Task statement: The listing below contains a span that opens with the line containing "obj.matrix_world = world" and closes with the line containing "return np.asarray(points, float) @ TURN". Return that span exactly.

Provided material:
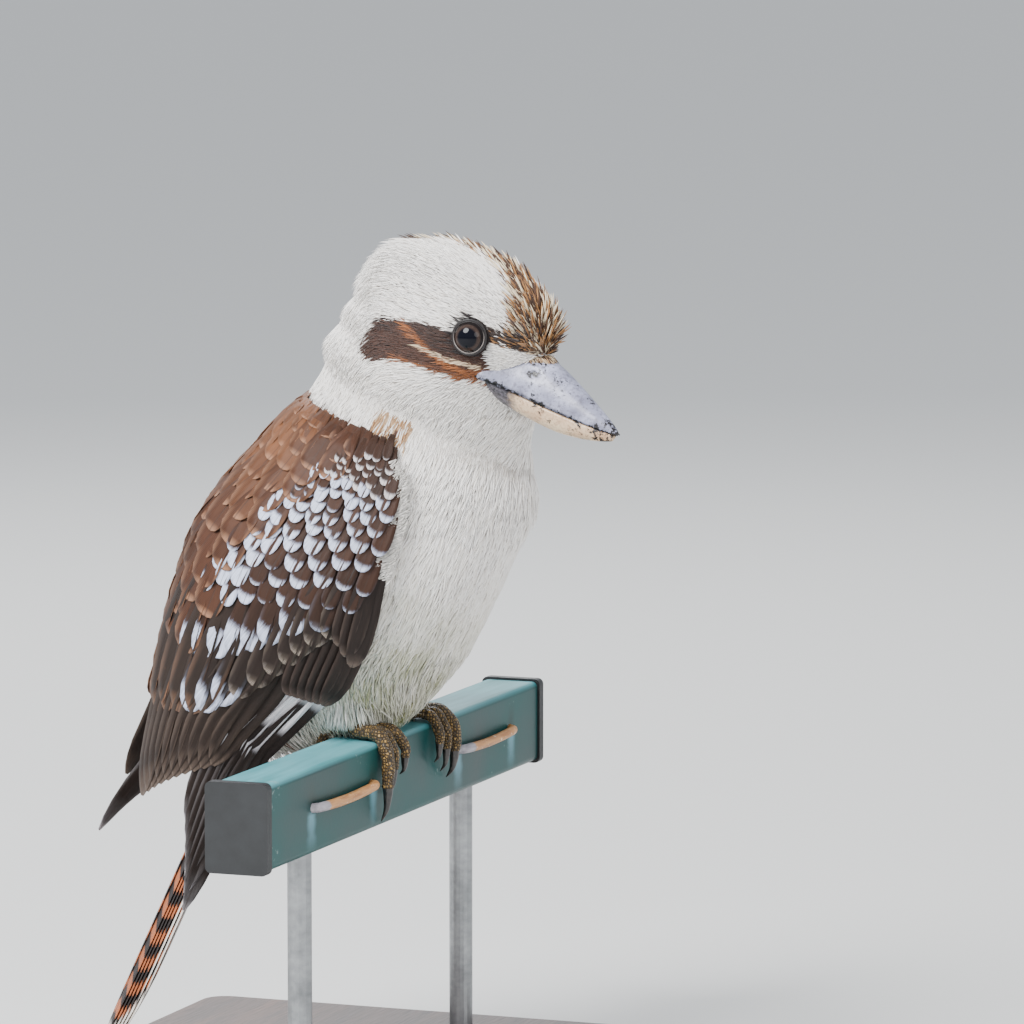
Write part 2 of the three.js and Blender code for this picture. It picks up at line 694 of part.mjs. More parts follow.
// A claw goes on in the toe's direction and curves to its tip
function clawSolid(path, tip, size) {
  const curve = new THREE.CatmullRomCurve3(path);
  const end = curve.getPointAt(1);
  const ahead = curve.getTangentAt(1);
  const root = end.clone().addScaledVector(ahead, GAP);
  const knuckle = end.clone().addScaledVector(ahead, 2.6 * size);
  const point = vec(tip[0], end.y, tip[1]);
  const bend = knuckle.clone().lerp(point, 0.55);
  bend.x += Math.sign(end.x) * CLAW_BOW;
  return taperedTube([root, knuckle, bend, point], CLAW_RADII.map((r) => r * size), 6, 4);
}

function footSolid(foot, grow = 0) {
  const pieces = foot.toes.map((toe) => {
    const radius = TOE_RADIUS * toe.size + grow;
    return taperedTube(toePath(foot, toe), [radius, radius, radius * 0.95, radius * 0.82], 7, 6);
  });
  const hind = halluxPath(foot);
  pieces.push(taperedTube(hind, [TOE_RADIUS + grow, TOE_RADIUS * 0.9 + grow, TOE_RADIUS * 0.8 + grow], 7, 5));
  pieces.push(ball(vec(...foot.ankle), 4.1 + grow, 8, 5));
  return union(pieces);
}

// Feathered thighs, from the belly down to the ankles
const LEG_TOP = [-7, 0, 32];
const LEG_RADII = [15, 13.5, 9, 4.6];

function legSolid(foot, grow = 0) {
  const ankle = vec(...foot.ankle).applyAxisAngle(vec(0, 0, 1), -degrees(TORSO_YAW));
  const top = ankle.clone().add(vec(...LEG_TOP)).setZ(LEG_TOP[2]);
  top.y *= 0.82;
  const path = [top, top.clone().lerp(ankle, 0.5).add(vec(2, 0, 0)), ankle.clone().setZ(ankle.z - 1)];
  return taperedTube(path, LEG_RADII.map((r) => r + grow), 14, 6, grow);
}

const perchOuter = (grow) => {
  const shape = new THREE.Shape();
  const w = BAR_WIDTH / 2 + grow;
  const h = BAR_HEIGHT / 2 + grow;
  const r = BAR_CORNER;
  shape.moveTo(-w + r, -h);
  shape.lineTo(w - r, -h);
  shape.absarc(w - r, -h + r, r, -Math.PI / 2, 0);
  shape.lineTo(w, h - r);
  shape.absarc(w - r, h - r, r, 0, Math.PI / 2);
  shape.lineTo(-w + r, h);
  shape.absarc(-w + r, h - r, r, Math.PI / 2, Math.PI);
  shape.lineTo(-w, -h + r);
  shape.absarc(-w + r, -h + r, r, Math.PI, 1.5 * Math.PI);
  return shape;
};

// A shape in X and Z drawn out along Y, between two places
function alongBar(shape, from, to, curveSegments = 2) {
  return new THREE.ExtrudeGeometry(shape, { depth: to - from, bevelEnabled: false, curveSegments })
    .rotateX(Math.PI / 2)
    .translate(0, to, -BAR_HEIGHT / 2);
}

const barSpace = toSolid(alongBar(perchOuter(GAP), -BAR_LENGTH / 2, BAR_LENGTH / 2));

// Materials

const MATERIALS = {
  whiteFeather: new THREE.MeshStandardMaterial({ color: 0xe9e5df, roughness: 0.9 }),
  brownFeather: new THREE.MeshStandardMaterial({ color: 0x4a342a, roughness: 0.8 }),
  tailFeather: new THREE.MeshStandardMaterial({ color: 0xb0673a, roughness: 0.8 }),
  upperBill: new THREE.MeshStandardMaterial({ color: 0x6d6e7c, roughness: 0.45 }),
  lowerBill: new THREE.MeshStandardMaterial({ color: 0xcbb596, roughness: 0.45 }),
  eye: new THREE.MeshStandardMaterial({ color: 0x120d0c, roughness: 0.05 }),
  footScale: new THREE.MeshStandardMaterial({ color: 0x6b5a3a, roughness: 0.55 }),
  claw: new THREE.MeshStandardMaterial({ color: 0x161412, roughness: 0.35 }),
  barPaint: new THREE.MeshStandardMaterial({ color: 0x2d6f6d, roughness: 0.4, metalness: 0.2 }),
  capPlastic: new THREE.MeshStandardMaterial({ color: 0x15181a, roughness: 0.5 }),
  cord: new THREE.MeshStandardMaterial({ color: 0xc8a878, roughness: 0.7 }),
  standWood: new THREE.MeshStandardMaterial({ color: 0x2b211b, roughness: 0.5 }),
  rodSteel: new THREE.MeshStandardMaterial({ color: 0xa9adb0, roughness: 0.3, metalness: 1 }),
};

const model = new THREE.Group();
const perch = new THREE.Group();
perch.position.set(PERCH_X, 0, BAR_TOP);
model.add(perch);
const bird = new THREE.Group();
bird.rotation.z = degrees(TORSO_YAW);
perch.add(bird);

function addMesh(parent, name, geometry, material) {
  const mesh = new THREE.Mesh(geometry, material);
  mesh.name = name;
  parent.add(mesh);
}

// Solids in the perch's frame, seen from the bird's
const birdFromPerch = (solid) => solid.rotate([0, 0, -TORSO_YAW]);

const barInBird = birdFromPerch(barSpace);
const feetSpace = union(Object.values(FEET).map((foot) => birdFromPerch(footSolid(foot, GAP))));

// Torso and legs, parted by thin cuts
const legSpaces = Object.values(FEET).map((foot) => legSolid(foot, GAP));
const torsoCuts = [barInBird, feetSpace, ...legSpaces];
const torso = torsoCuts.reduce((rest, cut) => rest.subtract(cut), torsoSolid());
addMesh(bird, "torso", toGeometry(largest(torso)), MATERIALS.whiteFeather);
for (const [side, foot] of Object.entries(FEET)) {
  const leg = legSolid(foot).subtract(barInBird).subtract(feetSpace);
  addMesh(bird, `leg_${side}`, toGeometry(largest(leg)), MATERIALS.whiteFeather);
}

// Neck and head
addMesh(bird, "neck", toGeometry(headSolid(0, HEAD_CUT, NECK_RING_COUNT, 0, GAP)), MATERIALS.whiteFeather);
const bareHead = headSolid(HEAD_CUT, HEAD_TOP, HEAD_RING_COUNT, 0, GAP);
const crown = crownVanes(toGeometry(bareHead));
let head = union([bareHead, ...crown, lidRing(-1), lidRing(1)]).subtract(mouthGroove());
for (const [side, name] of [[-1, "eye_right"], [1, "eye_left"]]) {
  head = head.subtract(ball(eyeCentre(side), EYE_RADIUS + GAP, EYE_COLUMNS, EYE_ROWS));
  addMesh(bird, name, toGeometry(ball(eyeCentre(side), EYE_RADIUS, EYE_COLUMNS, EYE_ROWS)), MATERIALS.eye);
}
addMesh(bird, "head", toGeometry(largest(head)), MATERIALS.whiteFeather);

// Bill
const torsoSpace = torsoSolid(GAP);
const neckSpace = headSolid(0, HEAD_CUT, NECK_RING_COUNT, GAP);
const headSpace = headSolid(HEAD_CUT, HEAD_TOP, HEAD_RING_COUNT, GAP);
const upperBill = billHalf(true).subtract(headSpace).subtract(nostril(-1)).subtract(nostril(1));
addMesh(bird, "upper_bill", toGeometry(largest(upperBill)), MATERIALS.upperBill);
const lowerBill = billHalf(false).subtract(headSpace).subtract(neckSpace);
addMesh(bird, "lower_bill", toGeometry(largest(lowerBill)), MATERIALS.lowerBill);

// Wings
for (const wing of WINGS) {
  const tiers = [{ ...PRIMARIES, tip: wing.primaryTips }, ...WING_TIERS];
  const pieces = [wingCore(wing), ...tiers.flatMap((tier) => tierVanes(wing, tier))];
  const cuts = [torsoSpace, barInBird, neckSpace, ...legSpaces];
  const solid = cuts.reduce((rest, cut) => rest.subtract(cut), union(pieces));
  addMesh(bird, wing.name, toGeometry(largest(solid)), MATERIALS.brownFeather);
}

addMesh(bird, "tail", toGeometry(tailSolid()), MATERIALS.tailFeather);

// Feet and claws
for (const [side, foot] of Object.entries(FEET)) {
  addMesh(perch, `foot_${side}`, toGeometry(largest(footSolid(foot).subtract(barSpace))), MATERIALS.footScale);
  const toes = foot.toes.map((toe) => ({ ...toe, path: toePath(foot, toe) }));
  toes.push({ name: "hind", path: halluxPath(foot), claw: HALLUX_CLAW, size: 0.9 });
  for (const { name, path, claw, size } of toes) {
    const solid = clawSolid(path, claw, size).subtract(barSpace);
    addMesh(perch, `claw_${side}_${name}`, toGeometry(largest(solid)), MATERIALS.claw);
  }
}

// Perch: a tube with plugged ends, and two short runs of cord that go in and out of its front face
const cordPath = ([from, to]) => [
  vec(CORD_INSIDE, from, CORD_LEVEL),
  vec(BAR_WIDTH / 2 - 0.4, from + 1, CORD_LEVEL),
  vec(CORD_OUT, from + 6, CORD_LEVEL),
  vec(CORD_OUT, (from + to) / 2, CORD_LEVEL - 0.8),
  vec(CORD_OUT, to - 6, CORD_LEVEL),
  vec(BAR_WIDTH / 2 - 0.4, to - 1, CORD_LEVEL),
  vec(CORD_INSIDE, to, CORD_LEVEL),
];
const cordTube = (run, grow = 0) => {
  const radius = CORD_DIAMETER / 2 + grow;
  return taperedTube(cordPath(run), [radius, radius], 8, CORD_STEPS, grow);
};

let bar = toSolid(alongBar(perchOuter(0), -BAR_LENGTH / 2, BAR_LENGTH / 2)).subtract(
  toSolid(alongBar(perchOuter(-BAR_WALL), -BAR_LENGTH / 2 - 1, BAR_LENGTH / 2 + 1)),
);
for (const [name, run] of Object.entries(CORD_RUNS)) {
  bar = bar.subtract(cordTube(run, GAP));
  addMesh(perch, `perch_cord_${name}`, toGeometry(cordTube(run)), MATERIALS.cord);
}
addMesh(perch, "perch_bar", toGeometry(bar), MATERIALS.barPaint);

for (const [name, side] of [["near", -1], ["far", 1]]) {
  const end = (side * BAR_LENGTH) / 2;
  const span = (from, to) => [end + side * from, end + side * to].sort((a, b) => a - b);
  const plate = toSolid(alongBar(perchOuter(CAP_LIP), ...span(GAP, CAP_THICKNESS)));
  const plug = toSolid(alongBar(perchOuter(-BAR_WALL - GAP), ...span(-CAP_PLUG, GAP + 1)));
  addMesh(perch, `perch_cap_${name}`, toGeometry(plate.add(plug)), MATERIALS.capPlastic);
}

// Stand: a flat base and two short rods up to the tube
const plate = new THREE.Shape();
plate.moveTo(-BASE_LENGTH / 2 + BASE_CORNER, -BASE_WIDTH / 2);
for (const [sx, sy, start] of [[1, -1, -0.5], [1, 1, 0], [-1, 1, 0.5], [-1, -1, 1]]) {
  const x = sx * (BASE_LENGTH / 2 - BASE_CORNER);
  const y = sy * (BASE_WIDTH / 2 - BASE_CORNER);
  plate.absarc(x, y, BASE_CORNER, start * Math.PI, (start + 0.5) * Math.PI);
}
const baseSlab = new THREE.ExtrudeGeometry(plate, {
  depth: BASE_HEIGHT - 2 * BASE_CHAMFER,
  bevelThickness: BASE_CHAMFER,
  bevelSize: BASE_CHAMFER,
  bevelOffset: -BASE_CHAMFER,
  bevelSegments: 1,
  curveSegments: 3,
}).translate(0, 0, BASE_CHAMFER);
addMesh(model, "stand_base", baseSlab, MATERIALS.standWood);

const ROD_LENGTH = BAR_TOP - BAR_HEIGHT - BASE_HEIGHT - 2 * GAP;
for (const [name, y] of [["near", -ROD_SPREAD], ["far", ROD_SPREAD]]) {
  const rod = new THREE.CylinderGeometry(ROD_DIAMETER / 2, ROD_DIAMETER / 2, ROD_LENGTH, 20)
    .rotateX(Math.PI / 2)
    .translate(PERCH_X, y, BASE_HEIGHT + GAP + ROD_LENGTH / 2);
  addMesh(model, `stand_rod_${name}`, rod, MATERIALS.rodSteel);
}

export default model;
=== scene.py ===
import math
import random

import bmesh
import bpy
import numpy as np
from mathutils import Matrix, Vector


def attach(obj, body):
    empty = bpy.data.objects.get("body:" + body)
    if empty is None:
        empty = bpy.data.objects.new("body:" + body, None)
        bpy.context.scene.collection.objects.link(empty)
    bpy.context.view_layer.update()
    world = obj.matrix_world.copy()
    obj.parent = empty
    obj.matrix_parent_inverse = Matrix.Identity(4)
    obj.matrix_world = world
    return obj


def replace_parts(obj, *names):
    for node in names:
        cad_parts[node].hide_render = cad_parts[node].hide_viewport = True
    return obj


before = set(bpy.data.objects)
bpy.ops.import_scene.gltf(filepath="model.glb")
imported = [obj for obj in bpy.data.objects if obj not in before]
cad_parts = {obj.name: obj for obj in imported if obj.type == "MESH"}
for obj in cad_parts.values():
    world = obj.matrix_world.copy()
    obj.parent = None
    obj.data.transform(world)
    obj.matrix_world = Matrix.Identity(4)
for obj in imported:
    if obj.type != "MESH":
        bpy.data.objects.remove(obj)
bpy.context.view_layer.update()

# Places are in millimetres in the bird's own frame, which sits on top of the perch.
# In that frame +X is where the breast faces, +Z is up and the origin is between the feet.

MM = 0.001
BAR_TOP = 156
PERCH_X = 28
PERCH = (PERCH_X, 0, BAR_TOP)
BIRD_TURN = math.radians(18)
TURN = np.array([
    [math.cos(BIRD_TURN), -math.sin(BIRD_TURN), 0],
    [math.sin(BIRD_TURN), math.cos(BIRD_TURN), 0],
    [0, 0, 1],
])
UP = np.array([0, 0, 1.0])
WORD = {1: "left", -1: "right"}


def to_row(points):
    return (np.asarray(points) @ TURN.T + PERCH) * MM


def to_bird(points):
    return (np.asarray(points) / MM - PERCH) @ TURN


def perch_to_row(points):
    return (np.asarray(points, float) + PERCH) * MM


def perch_to_bird(points):
    return np.asarray(points, float) @ TURN


def unit(v):
    return v / np.maximum(np.linalg.norm(v, axis=-1, keepdims=True), 1e-9)


def square_to(v, other):
    """The part of v at right angles to other, one long."""
    return unit(v - other * (v * other).sum(1, keepdims=True))


def smoothstep(x, low, high):
    t = np.clip((x - low) / (high - low), 0, 1)
    return t * t * (3 - 2 * t)


def mix(a, b, t):
    """Between two colours, for one share or a share for each of many."""
    t = np.asarray(t, float)
    return a + (np.asarray(b) - a) * (t[..., None] if t.ndim else t)


def over(colour, where, new):
    return np.where(where[:, None], new, colour)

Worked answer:
    obj.matrix_world = world
    return obj


def replace_parts(obj, *names):
    for node in names:
        cad_parts[node].hide_render = cad_parts[node].hide_viewport = True
    return obj


before = set(bpy.data.objects)
bpy.ops.import_scene.gltf(filepath="model.glb")
imported = [obj for obj in bpy.data.objects if obj not in before]
cad_parts = {obj.name: obj for obj in imported if obj.type == "MESH"}
for obj in cad_parts.values():
    world = obj.matrix_world.copy()
    obj.parent = None
    obj.data.transform(world)
    obj.matrix_world = Matrix.Identity(4)
for obj in imported:
    if obj.type != "MESH":
        bpy.data.objects.remove(obj)
bpy.context.view_layer.update()

# Places are in millimetres in the bird's own frame, which sits on top of the perch.
# In that frame +X is where the breast faces, +Z is up and the origin is between the feet.

MM = 0.001
BAR_TOP = 156
PERCH_X = 28
PERCH = (PERCH_X, 0, BAR_TOP)
BIRD_TURN = math.radians(18)
TURN = np.array([
    [math.cos(BIRD_TURN), -math.sin(BIRD_TURN), 0],
    [math.sin(BIRD_TURN), math.cos(BIRD_TURN), 0],
    [0, 0, 1],
])
UP = np.array([0, 0, 1.0])
WORD = {1: "left", -1: "right"}


def to_row(points):
    return (np.asarray(points) @ TURN.T + PERCH) * MM


def to_bird(points):
    return (np.asarray(points) / MM - PERCH) @ TURN


def perch_to_row(points):
    return (np.asarray(points, float) + PERCH) * MM


def perch_to_bird(points):
    return np.asarray(points, float) @ TURN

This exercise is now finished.